3. Use a plain timer, not guided audio. Guided meditation apps are useful for very short tracks (under 2 minutes) or for specific techniques, but most beginners learn the habit faster with a silent timer than with a voice. The voice creates a dependency, and the day the app crashes or your phone is somewhere else, the habit collapses. A 60-second timer with no audio is the most portable version of meditation that exists. You can do it anywhere with zero equipment. Build that first; layer guided sessions in later if you want them.
4. Phone in another room or face-down across the room. If your phone is within arm's reach, you will check it inside of 90 seconds. Friction beats willpower. Eight feet of distance is the threshold most people need. This is the same reason cutting doomscrolling works: the device matters more than the discipline.
Running the AI habit tracker plan with an app
You can do this with a pencil-and-paper tally and a kitchen timer. People have for thousands of years. The failure mode of the analog version is that around day 12 you forget to tick the box, on day 15 you can't remember whether yesterday's session was 60 seconds or 2 minutes, and by day 20 the tracking has dissolved into "I think I meditated most days this month." The data fades, which means the progression stalls. An app keeps the streak visible and the stage transitions obvious, which matters more than people give it credit for.
Three things to look for in whatever you use. One, can you log a session in one tap? If it takes 10 seconds to log, you'll skip logging. Two, does it track time per session, not just whether you sat? You need to see the progression. Three, does it shrug off a missed day or burn the streak? Because you will miss a day, and apps that punish that are how a fragile new habit gets buried under the shame of a broken counter.
If you've been searching for a meditation app for beginners that doesn't immediately push you to 10-minute sessions on day one, a meditation streak tracker that lets you log 60-second sits as legitimate practice, or just a daily meditation tracker that scales with you instead of demanding the full dose, HabitIt's "start" journey was built for exactly this kind of slow ramp. You set the start number (60 seconds), the end number (10 minutes), and the app generates the weekly progression. The widget logs a session in one tap from your home screen. When you miss a day, the journey rebuilds tomorrow instead of resetting the streak. That's the difference between a tracker and a habit-formation tool.
The Five Ways This Habit Still Dies
You wait for the perfect moment. The trap is waiting until you have 10 minutes of guaranteed silence, the right cushion, the right app, and the right mood. Meditation doesn't require any of that. 60 seconds in a chair at a noisy kitchen table counts as much as 60 seconds in a temple. The conditions chase the habit, not the other way around. Sit at the imperfect moment and the perfect ones show up later.

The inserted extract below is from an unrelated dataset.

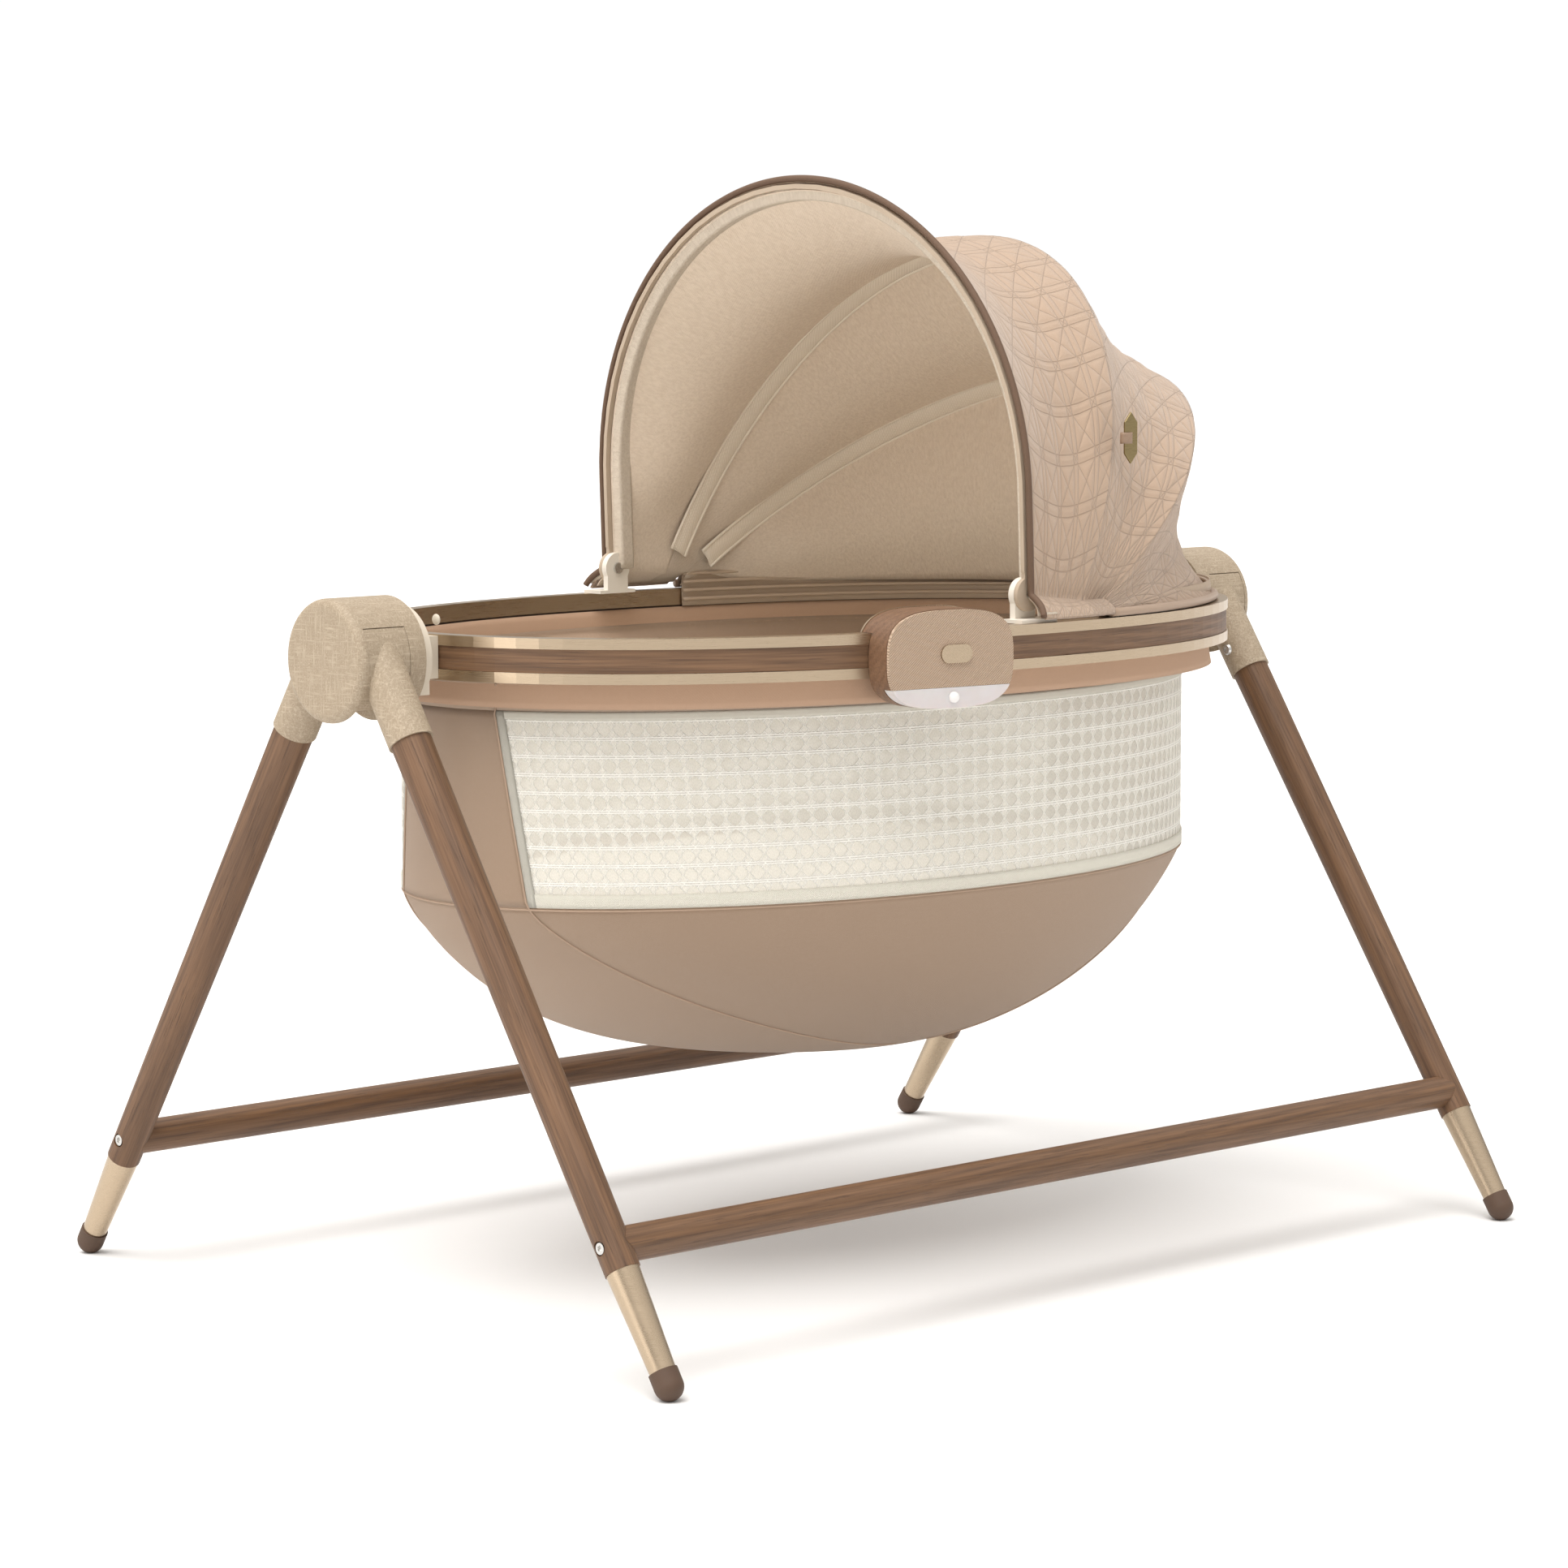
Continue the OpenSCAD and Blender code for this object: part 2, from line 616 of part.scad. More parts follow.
front_inset = canopy_t + strip_t / 2 + 1.6;
front_bow_y = fabric_y + 2 - front_inset;
module front_bow() {
    corners = [[-strip_w / 2, -strip_t / 2], [strip_w / 2, -strip_t / 2],
        [strip_w / 2, strip_t / 2], [-strip_w / 2, strip_t / 2]];
    color(pale_plastic) difference() {
        union() {
            swept(bow_rings(function (i, f) front_arch(i, f), front_angle, front_inset, 0.02, corners));
            for (side = [-1, 1])
                translate([hinge_x, side * front_bow_y + strip_t / 2, hinge_z]) rotate([90, 0, 0]) {
                cylinder(r = disc_r, h = strip_t);
                translate([-strip_w / 2, 0, 0]) cube([strip_w, front_straight / 2, strip_t]);
            }
        }
        translate([hinge_x, rim_b, hinge_z]) rotate([90, 0, 0]) cylinder(r = pin_r + run_fit, h = 2 * rim_b);
    }
}

// Bracket clipped on the rim: a foot on the strip, an upright and a round knuckle inside the bow.
bracket_in_y = front_bow_y - strip_t / 2 - gap;
module canopy_bracket(side) {
    foot_l = 42;
    foot_t = 3;
    upright_w = 24;
    color(pale_plastic) mirror([0, side < 0 ? 1 : 0, 0]) difference() {
        union() {
            translate([hinge_x - foot_l / 2, bracket_in_y - disc_w, rim_top + 0.1])
                cube([foot_l, rim_b - rim_t + 8 - bracket_in_y + disc_w, foot_t]);
            translate([hinge_x - upright_w / 2, bracket_in_y - disc_w, rim_top + 0.1])
                cube([upright_w, disc_w, hinge_h]);
            translate([hinge_x, bracket_in_y, hinge_z]) rotate([90, 0, 0]) cylinder(r = disc_r, h = disc_w);
        }
        translate([hinge_x, rim_b, hinge_z]) rotate([90, 0, 0]) cylinder(r = pin_r + press_gap, h = rim_b);
    }
}

module canopy_pins() {
    color(steel) for (side = [0, 1]) mirror([0, side, 0])
        translate([hinge_x, 0, hinge_z]) rotate([-90, 0, 0]) {
        translate([0, 0, bracket_in_y - disc_w - 2]) cylinder(r = 5, h = 2);
        translate([0, 0, bracket_in_y - disc_w - 1]) cylinder(r = pin_r, h = disc_w + gap + strip_t + 1);
    }
}

// Six-sided metal tag on the front side of the canopy.
module canopy_tag() {
    tag_h = 44;
    tag_w = 17;
    tag_t = 1.6;
    tag_out = 0.034;     // share of its distance from the canopy's middle by which it stands off the fabric
    at = mix(mix(rear_arch(0, 0.14), middle_arch(0, 0.14), 0.96), canopy_mid, -tag_out);
    aim = at - canopy_mid;
    outline = [[0, tag_h / 2], [tag_w / 2, tag_h / 3.4], [tag_w / 2, -tag_h / 3.4],
        [0, -tag_h / 2], [-tag_w / 2, -tag_h / 3.4], [-tag_w / 2, tag_h / 3.4]];
    color(gilt) translate(at) rotate([90, 0, atan2(aim[1], aim[0]) + 90])
        linear_extrude(tag_t) polygon(outline);
}

// ---- sound and light unit ----
unit_n = 3.1;            // exponent of the unit's rounded outline
rim_y_at_unit = rim_b * pow(1 - pow(abs(unit_x) / rim_a, rim_n), 1 / rim_n);
unit_slope = pow(abs(unit_x), rim_n - 1) / pow(rim_a, rim_n);
unit_turn = -atan(unit_slope * pow(rim_b, rim_n) / pow(rim_y_at_unit, rim_n - 1));
unit_z = rim_top - 21.5; // height of the unit's middle
light_h = 17;            // height of the light diffuser along the unit's foot
face_t = 3;
// Unit's own axes: X along the rim, -Y out of the rim, Z up from its middle.
module at_unit() {
    translate([unit_x, -rim_y_at_unit, unit_z]) rotate([0, 0, unit_turn]) children();
}

module unit_slab(shrink, from, to) {
    translate([0, -from, 0]) rotate([90, 0, 0]) linear_extrude(to - from)
        polygon(oval(unit_w / 2 - shrink, unit_h / 2 - shrink, unit_n, 72));
}

// Cut that keeps the unit clear of the rim: everything inside the rim's outline, up to just over its top.
module rim_clearance() {
    translate([0, 0, rim_low - unit_h]) linear_extrude(unit_h + rim_h + gap)
        polygon(oval(rim_a + gap, rim_b + gap, rim_n, ring_sides));
}

light_cut = -unit_h / 2 + light_h;
module unit_housing() {
    color(walnut) difference() {
        at_unit() difference() {
            unit_slab(0, -unit_in + 2, unit_out - face_t);
            unit_slab(unit_wall, 4, unit_out);
        }
        rim_clearance();
        at_unit() translate([-unit_w, -unit_out - 1, light_cut - unit_h])
            cube([2 * unit_w, unit_out - 11, unit_h]);
    }
}

module unit_trim() {
    color(gilt) difference() {
        at_unit() unit_slab(-0.6, -unit_in, -unit_in + 2);
        rim_clearance();
    }
}

module speaker_cover() {
    color(tan_fabric) at_unit() difference() {
        unit_slab(0.6, unit_out - face_t, unit_out);
        translate([-unit_w, -unit_out - 1, light_cut - unit_h + 0.2]) cube([2 * unit_w, unit_out, unit_h]);
        translate([badge_x - badge_l / 2 + 3, -unit_out + 0.8, badge_z - 3.2]) rotate([90, 0, 0])
            linear_extrude(4) square([badge_l - 6, 6.4]);
    }
}

module light_diffuser() {
    color(cream) at_unit() difference() {
        unit_slab(0.2, 13, unit_out);
        unit_slab(3, 12, unit_out - 3);
        translate([-unit_w, -unit_out - 1, light_cut]) cube([2 * unit_w, unit_out + 2, unit_h]);
        translate([lens_x, 0, lens_z]) rotate([90, 0, 0]) cylinder(r = lens_r + press_gap, h = unit_out + 1);
    }
}

lens_x = 2;
lens_z = -unit_h / 2 + 9;
lens_r = 4.8;
module motion_lens() {
    color("white") at_unit() translate([lens_x, -unit_out, lens_z]) rotate([90, 0, 0]) {
        translate([0, 0, -4]) cylinder(r = lens_r, h = 4);
        intersection() {
            sphere(r = lens_r);
            cylinder(r = lens_r, h = lens_r);
        }
    }
}

badge_l = 31;
badge_h = 15;
badge_x = 4.5;
badge_z = 4;
module unit_badge() {
    color(gilt) at_unit() translate([badge_x, -unit_out, badge_z]) rotate([90, 0, 0]) linear_extrude(1.4) {
        square([badge_l - badge_h, badge_h], center = true);
        for (side = [-1, 1]) translate([side * (badge_l - badge_h) / 2, 0]) circle(r = badge_h / 2);
    }
}

module speaker_driver() {
    color([0.15, 0.15, 0.15]) at_unit()
        translate([-unit_w / 4.4, -unit_out + face_t + 0.5, 6]) rotate([-90, 0, 0]) {
        cylinder(r1 = 20, r2 = 12, h = 7);
        translate([0, 0, 7]) cylinder(r = 10, h = 5);
    }
}

module circuit_board() {
    color([0.1, 0.35, 0.2]) at_unit() translate([2, -unit_out + face_t + 6, -14]) cube([46, 1.6, 40]);
}

// ---- pieces ----
leg(-1, 1);  // back_leg_left
leg(1, 1);  // back_leg_right
ferrule(-1, 1);  // back_ferrule_left
ferrule(1, 1);  // back_ferrule_right
foot(-1, 1);  // back_foot_left
foot(1, 1);  // back_foot_right
stretcher(1);  // back_stretcher
leg_bolts(1);  // back_leg_bolts
hub_cover(-1);  // hub_cover_left
hub_cover(1);  // hub_cover_right
hub_shell(-1);  // hub_shell_left
hub_shell(1);  // hub_shell_right
hub_plate(-1);  // hub_plate_left
hub_plate(1);  // hub_plate_right
fold_axle(-1);  // fold_axle_left
fold_axle(1);  // fold_axle_right
leg(-1, -1);  // front_leg_left
leg(1, -1);  // front_leg_right
ferrule(-1, -1);  // front_ferrule_left
ferrule(1, -1);  // front_ferrule_right
foot(-1, -1);  // front_foot_left
foot(1, -1);  // front_foot_right
stretcher(-1);  // front_stretcher
leg_bolts(-1);  // front_leg_bolts
hub_tongue(-1);  // hub_tongue_left
hub_tongue(1);  // hub_tongue_right
socket_screws();
end_bracket(-1);  // end_bracket_left
end_bracket(1);  // end_bracket_right
rim_core();
rim_top_strip();
rim_inlay();
rim_bottom_strip();
tub_band();
mesh_window(270);  // mesh_window_front
mesh_window(90);  // mesh_window_back
end_gusset(180);  // end_gusset_left
end_gusset(0);  // end_gusset_right
tub_bowl();
base_board();
mattress();
canopy_bracket(-1);  // canopy_bracket_front
canopy_bracket(1);  // canopy_bracket_back
canopy_pins();
unit_housing();
unit_trim();
speaker_cover();
speaker_driver();
unit_badge();
light_diffuser();
motion_lens();
circuit_board();
front_bow();
middle_bow();
rear_bow();
canopy_front_panel();
canopy_middle_panel();
canopy_rear_panel();
canopy_tag();
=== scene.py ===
import math
import bmesh
import bpy
from mathutils import Matrix, Vector, noise


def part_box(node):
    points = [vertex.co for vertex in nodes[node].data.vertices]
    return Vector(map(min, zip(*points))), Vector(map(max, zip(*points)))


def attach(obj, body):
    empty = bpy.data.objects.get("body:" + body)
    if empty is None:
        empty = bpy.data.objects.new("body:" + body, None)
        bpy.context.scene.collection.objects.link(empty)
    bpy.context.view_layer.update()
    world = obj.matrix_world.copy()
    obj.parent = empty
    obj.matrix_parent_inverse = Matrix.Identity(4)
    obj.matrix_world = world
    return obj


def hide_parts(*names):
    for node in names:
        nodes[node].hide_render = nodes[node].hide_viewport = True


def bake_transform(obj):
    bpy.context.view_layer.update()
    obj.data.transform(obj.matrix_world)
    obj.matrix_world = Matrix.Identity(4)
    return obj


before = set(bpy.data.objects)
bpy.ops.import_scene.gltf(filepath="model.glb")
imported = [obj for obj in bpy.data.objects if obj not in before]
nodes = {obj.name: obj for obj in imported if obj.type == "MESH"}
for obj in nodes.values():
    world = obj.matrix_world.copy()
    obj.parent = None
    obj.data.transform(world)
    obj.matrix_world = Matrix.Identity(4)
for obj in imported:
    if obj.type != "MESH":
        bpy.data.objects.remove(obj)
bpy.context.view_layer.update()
scene = bpy.context.scene

view = {"place": (-2.80746, -2.97346, 0.83755), "turn": -0.75198, "dip": 0.10615, "roll": -0.002,
        "lens": 107.85}
studio = {"floor": 20.0, "sunStrength": 2.6, "sunSpread": 46.0, "fillPower": 22.0, "skyLow": 0.31,
          "skyHigh": 1.45,
          "backdrop": 1.02}


def makeCamera():
    data = bpy.data.cameras.new("camera")
    data.lens = view["lens"]
    data.sensor_width = 36
    camera = bpy.data.objects.new("camera", data)
    scene.collection.objects.link(camera)
    aim = Matrix.Rotation(view["turn"], 4, "Z") @ Matrix.Rotation(math.pi / 2 - view["dip"], 4, "X")
    aim = aim @ Matrix.Rotation(view["roll"], 4, "Z")
    camera.matrix_world = Matrix.Translation(view["place"]) @ aim
    scene.camera = camera


def areaLight(name, place, aimAt, size, power, colour):
    data = bpy.data.lights.new(name, "AREA")
    data.shape = "DISK"
    data.size = size
    data.energy = power
    data.color = colour
    light = bpy.data.objects.new(name, data)
    light.location = place
    light.rotation_euler = (Vector(aimAt) - Vector(place)).to_track_quat("-Z", "Y").to_euler()
    scene.collection.objects.link(light)


makeCamera()
overhead = bpy.data.lights.new("overheadLight", "SUN")
overhead.energy = studio["sunStrength"]
overhead.angle = math.radians(studio["sunSpread"])
overhead.color = (1.0, 0.985, 0.965)
overheadLight = bpy.data.objects.new("overheadLight", overhead)
overheadLight.rotation_euler = (0.05, -0.36, 0)
scene.collection.objects.link(overheadLight)
areaLight("fillLight", (-3.6, 0.5, 1.1), (0, 0, 0.6), 2.4, studio["fillPower"], (1.0, 0.97, 0.94))
sky = bpy.data.worlds.new("studioSky")
sky.use_nodes = True
skyNodes = sky.node_tree.nodes
skyNodes["Background"].inputs["Color"].default_value = (1.0, 0.975, 0.94, 1)
heights = skyNodes.new("ShaderNodeSeparateXYZ")
heightRamp = skyNodes.new("ShaderNodeMapRange")
heightRamp.inputs["To Min"].default_value = studio["skyLow"]
heightRamp.inputs["To Max"].default_value = studio["skyHigh"]
sky.node_tree.links.new(skyNodes.new("ShaderNodeTexCoord").outputs["Generated"], heights.inputs[0])
sky.node_tree.links.new(heights.outputs["Z"], heightRamp.inputs["Value"])
sky.node_tree.links.new(heightRamp.outputs[0], skyNodes["Background"].inputs["Strength"])
backdrop = skyNodes.new("ShaderNodeBackground")
backdrop.inputs["Color"].default_value = (1, 1, 1, 1)
backdrop.inputs["Strength"].default_value = studio["backdrop"]
chooser = skyNodes.new("ShaderNodeMixShader")
rays = skyNodes.new("ShaderNodeLightPath")
sky.node_tree.links.new(rays.outputs["Is Camera Ray"], chooser.inputs[0])
sky.node_tree.links.new(skyNodes["Background"].outputs[0], chooser.inputs[1])
sky.node_tree.links.new(backdrop.outputs[0], chooser.inputs[2])
sky.node_tree.links.new(chooser.outputs[0], skyNodes["World Output"].inputs[0])
scene.world = sky
scene.view_settings.view_transform = "Standard"
print("camera and light are up")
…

You judge each session. "That one was good." "That one was bad. I was distracted the whole time." Stop. There are no good or bad sessions. Showing up is the variable. The "bad" session where you couldn't focus for a single breath did exactly the same thing for your habit as the "good" session where you felt blissed out. Both count as one tick on the streak. The judgment is itself a thought you're supposed to be noticing and letting go.
You skip days because "today was busy." A 60-second session takes less time than waiting for an elevator. Anyone telling themselves they're too busy for 60 seconds is using the busy frame to opt out. The fix is to make the session even smaller. Two breaths. Sit down, take two slow breaths, get up. That counts. The streak survives. Tomorrow you go back to the regular dose.
You read about meditation more than you meditate. The wellness internet has a near-infinite supply of articles, podcasts, books, and influencer threads about meditation. None of them are meditation. People with 200-book wishlists about mindfulness who have never sat for 60 seconds are common. The reading is sometimes useful but it's not the practice. The practice is the practice. Read 10% of the time and sit 90% of the time, not the inverse.
You buy fancy gear. Cushions, apps, retreats, courses, candles, malas. None of it makes you a better meditator and most of it is a delay tactic disguised as commitment. The setup that actually works: a chair you already own, a phone timer, a quiet enough corner. Buy gear after a year if you want. Not before. People who start with the gear almost universally stop within a month.
Beyond the Four Stages
Once you've held Stage 4 for a couple of months, the question of "should I do more?" usually answers itself. Some people drift up to 20 minutes naturally. Some never feel the pull and stay at 10 forever. Both are fine. The research on meditation dosage is honest about diminishing returns past about 20 minutes a day for most non-monastic outcomes, so don't feel pressure to push toward marathon sessions just because someone on a podcast does.
What does compound is the years. A daily 10-minute practice held for a decade reshapes baseline anxiety and attention in ways that show up on actual neuroimaging studies. The interesting part isn't the session, it's the cumulative effect of treating 10 minutes a day as non-negotiable for long enough that your nervous system rewires around it. Stacking meditation onto an earlier wake time is a common move once both habits are stable, because the morning has more available pre-load minutes than any other part of the day. The other pairing people fall into is jotting a line or two after the timer stops, which is the gentlest on-ramp into building a journaling habit - same chair, same minute, no new trigger to remember. A third pairing that works for the same reason: closing the session with one specific thing you noticed today, written in a sentence. The meditation surfaces it; the gratitude entry keeps it.
For now: 60 seconds. One chair. One timer. Tomorrow morning. That's the whole agreement.